Records with modeling code:
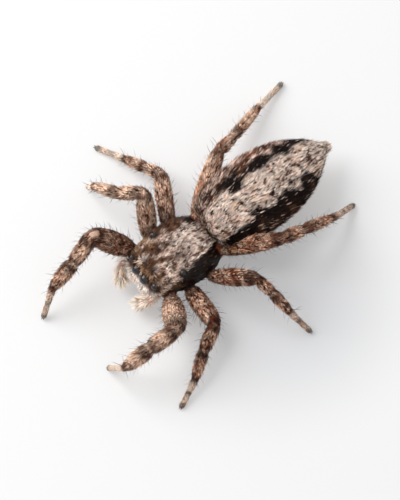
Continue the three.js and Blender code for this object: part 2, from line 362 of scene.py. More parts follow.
@functools.cache
def joint(first, second):
    """The middle of the cut between two neighbouring leg solids."""
    a, b = corners(first), corners(second)
    apart = np.linalg.norm(a[:, None] - b[None], axis=2)
    rim = np.vstack([a[apart.min(1) < RIM_GAP], b[apart.min(0) < RIM_GAP]])
    return ((rim.min(0) + rim.max(0)) / 2 + rim.mean(0)) / 2


def widest(node, start, end, shares):
    """A limb solid's greatest radius about its axis, between two shares of its length."""
    points = corners(node)
    axis = end - start
    along = (points - start) @ axis / (axis @ axis)
    radius = np.linalg.norm(points - start - along[:, None] * axis, axis=1)
    within = (along >= shares[0]) & (along <= shares[1])
    return radius[within].max()


# The middle of a toe is this high, and this far past the flat that stands on the floor. A
# coxa's root is the middle of the points this near to the farthest, and a sole is this thin.
TOE_HEIGHT, TOE_REACH = 0.11, 0.09
ROOT_DEPTH, SOLE_DEPTH = 0.4, 0.01

# A segment's radii are measured over these shares of its length.
BASE_SHARES, MIDDLE_SHARES, END_SHARES = (-0.15, 0.12), (0.3, 0.7), (0.88, 1.15)


@functools.cache
def leg_measures(letter, number):
    """A leg's joints from its root to its toe, and the radii of each segment but the foot."""
    names = [f"leg_{letter}{number}_{part}" for part in LEG_PARTS]
    inner = [joint(a, b) for a, b in zip(names, names[1:])]
    coxa = corners(names[0])
    away = np.linalg.norm(coxa - inner[0], axis=1)
    root = coxa[away > away.max() - ROOT_DEPTH].mean(0)
    foot = corners(names[-1])
    sole = foot[foot[:, 2] < foot[:, 2].min() + SOLE_DEPTH]
    way = unit((sole.mean(0) - inner[-1]) * [1, 1, 0])
    reach = ((sole - inner[-1]) @ way).max()
    toe = np.array([*(inner[-1] + way * (reach + TOE_REACH))[:2], TOE_HEIGHT])
    joints = [root, *inner, toe]
    radii = []
    for name, *ends in zip(names[:-1], joints, joints[1:]):
        radii.append([widest(name, *ends, shares) for shares in (BASE_SHARES, MIDDLE_SHARES, END_SHARES)])
    return joints, radii


# Forms: closed shapes that the skin is joined from ----------------------------------------


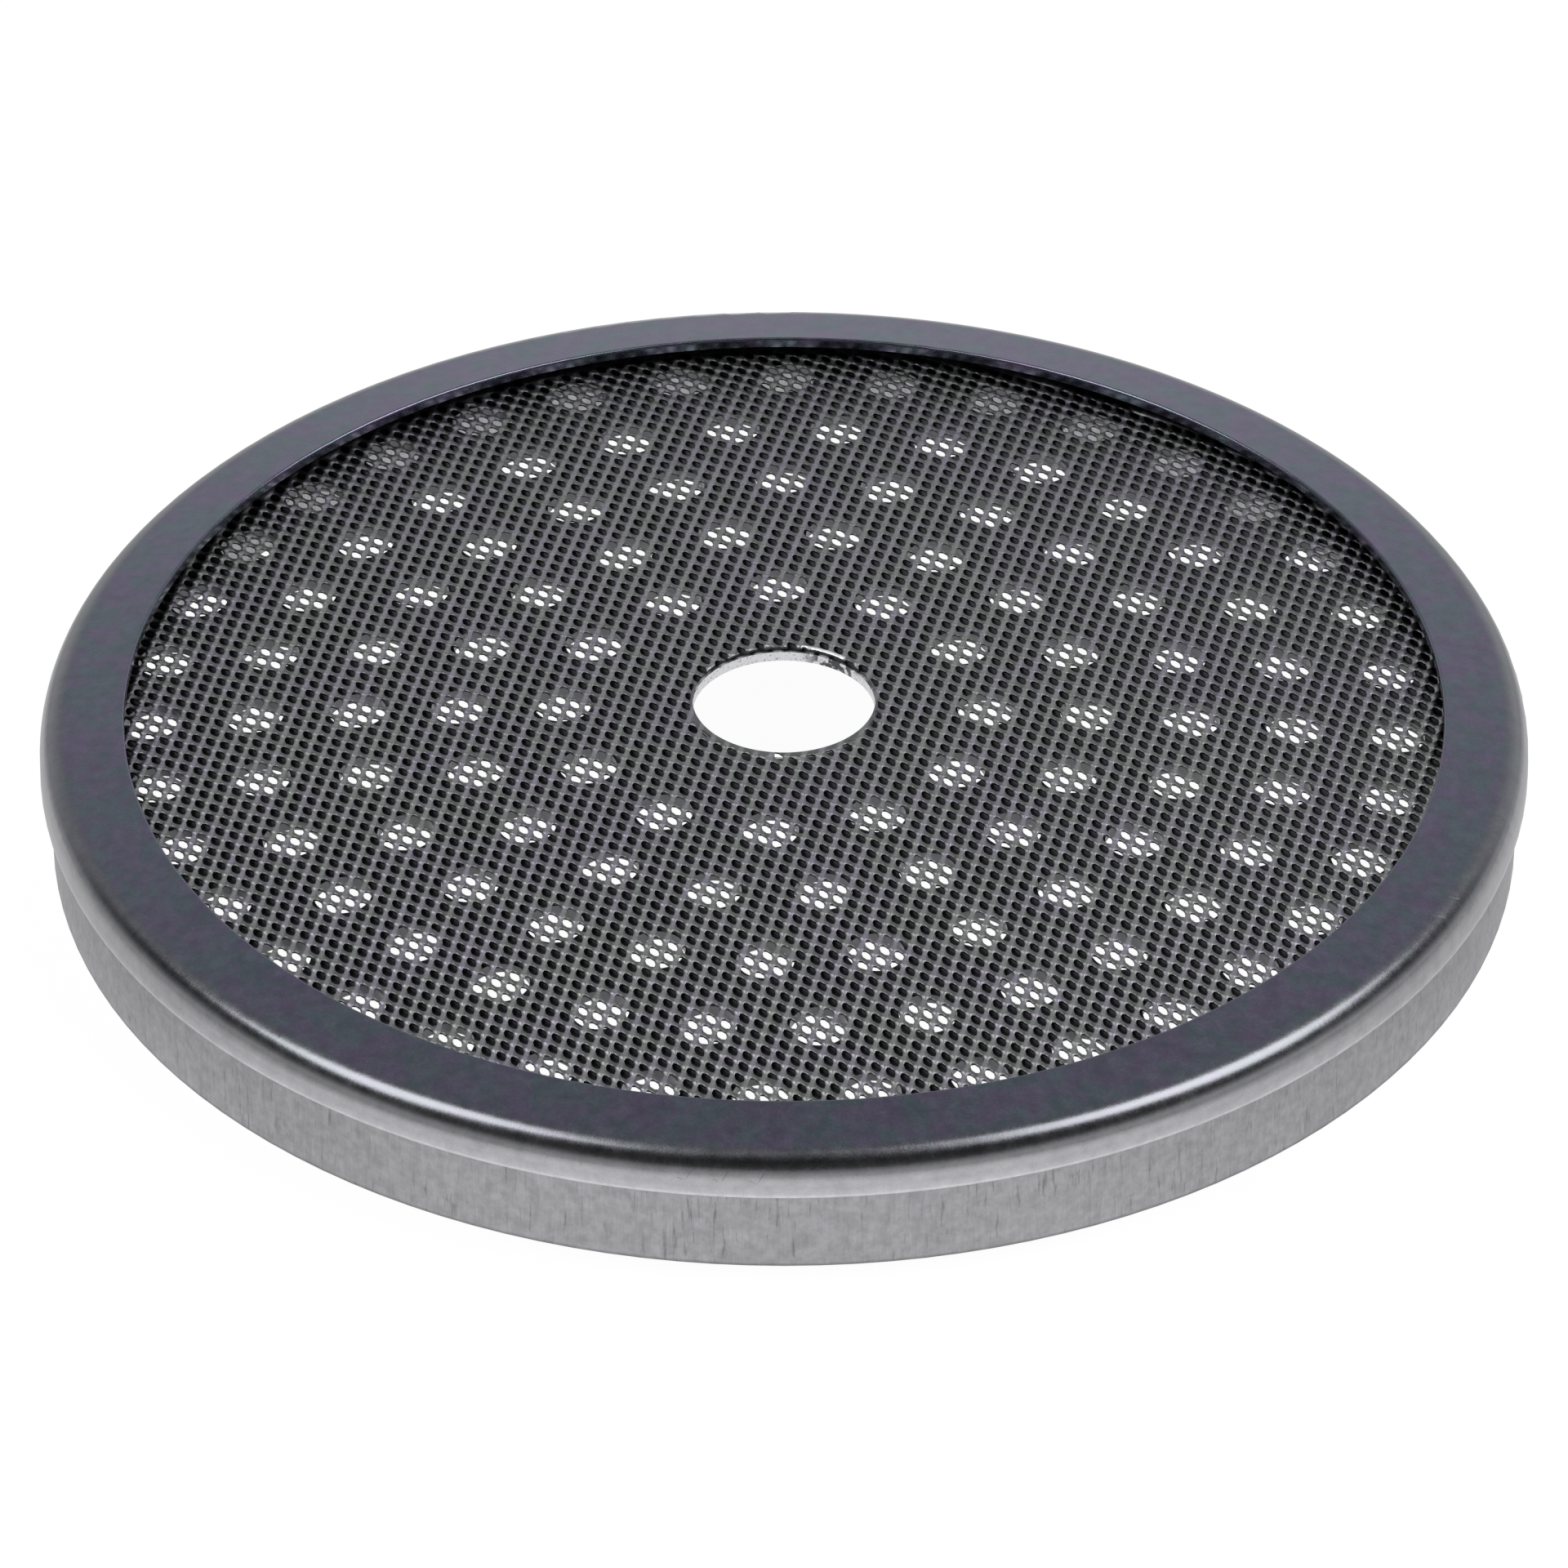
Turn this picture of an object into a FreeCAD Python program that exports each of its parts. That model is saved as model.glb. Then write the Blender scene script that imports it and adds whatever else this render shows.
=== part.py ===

#### [Aim]
Write out the entire listing exactly.

#### [Result]
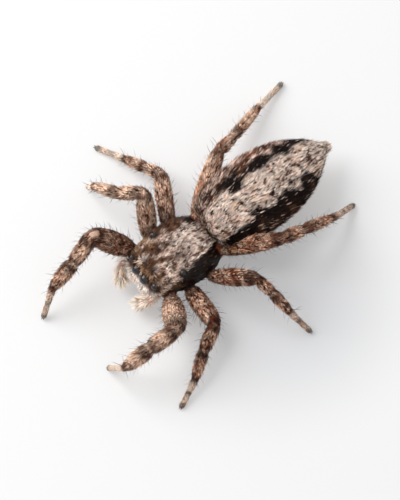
Continue the three.js and Blender code for this object: part 2, from line 362 of scene.py. More parts follow.
@functools.cache
def joint(first, second):
    """The middle of the cut between two neighbouring leg solids."""
    a, b = corners(first), corners(second)
    apart = np.linalg.norm(a[:, None] - b[None], axis=2)
    rim = np.vstack([a[apart.min(1) < RIM_GAP], b[apart.min(0) < RIM_GAP]])
    return ((rim.min(0) + rim.max(0)) / 2 + rim.mean(0)) / 2


def widest(node, start, end, shares):
    """A limb solid's greatest radius about its axis, between two shares of its length."""
    points = corners(node)
    axis = end - start
    along = (points - start) @ axis / (axis @ axis)
    radius = np.linalg.norm(points - start - along[:, None] * axis, axis=1)
    within = (along >= shares[0]) & (along <= shares[1])
    return radius[within].max()


# The middle of a toe is this high, and this far past the flat that stands on the floor. A
# coxa's root is the middle of the points this near to the farthest, and a sole is this thin.
TOE_HEIGHT, TOE_REACH = 0.11, 0.09
ROOT_DEPTH, SOLE_DEPTH = 0.4, 0.01

# A segment's radii are measured over these shares of its length.
BASE_SHARES, MIDDLE_SHARES, END_SHARES = (-0.15, 0.12), (0.3, 0.7), (0.88, 1.15)


@functools.cache
def leg_measures(letter, number):
    """A leg's joints from its root to its toe, and the radii of each segment but the foot."""
    names = [f"leg_{letter}{number}_{part}" for part in LEG_PARTS]
    inner = [joint(a, b) for a, b in zip(names, names[1:])]
    coxa = corners(names[0])
    away = np.linalg.norm(coxa - inner[0], axis=1)
    root = coxa[away > away.max() - ROOT_DEPTH].mean(0)
    foot = corners(names[-1])
    sole = foot[foot[:, 2] < foot[:, 2].min() + SOLE_DEPTH]
    way = unit((sole.mean(0) - inner[-1]) * [1, 1, 0])
    reach = ((sole - inner[-1]) @ way).max()
    toe = np.array([*(inner[-1] + way * (reach + TOE_REACH))[:2], TOE_HEIGHT])
    joints = [root, *inner, toe]
    radii = []
    for name, *ends in zip(names[:-1], joints, joints[1:]):
        radii.append([widest(name, *ends, shares) for shares in (BASE_SHARES, MIDDLE_SHARES, END_SHARES)])
    return joints, radii


# Forms: closed shapes that the skin is joined from ----------------------------------------


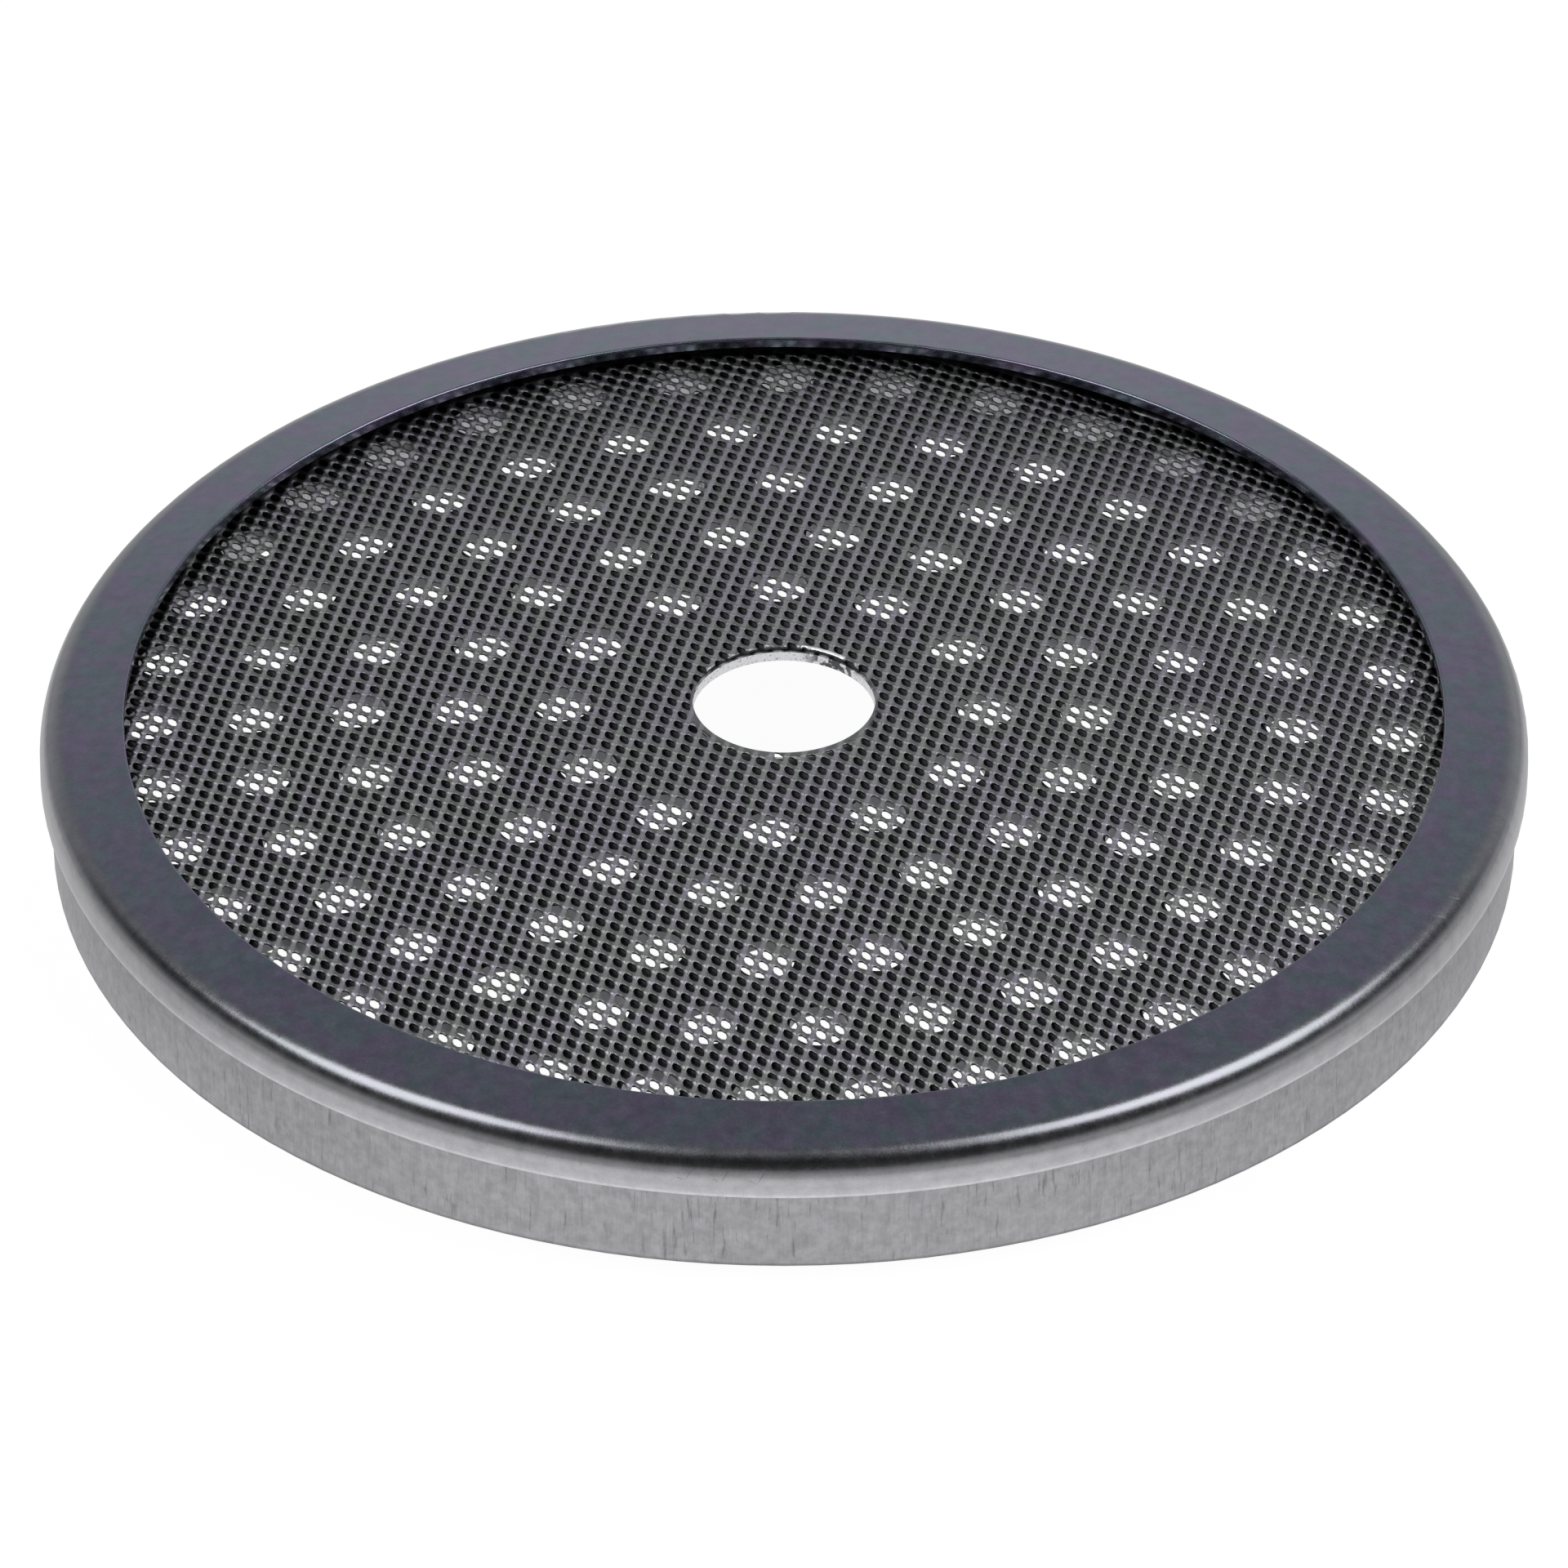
Turn this picture of an object into a FreeCAD Python program that exports each of its parts. That model is saved as model.glb. Then write the Blender scene script that imports it and adds whatever else this render shows.
=== part.py ===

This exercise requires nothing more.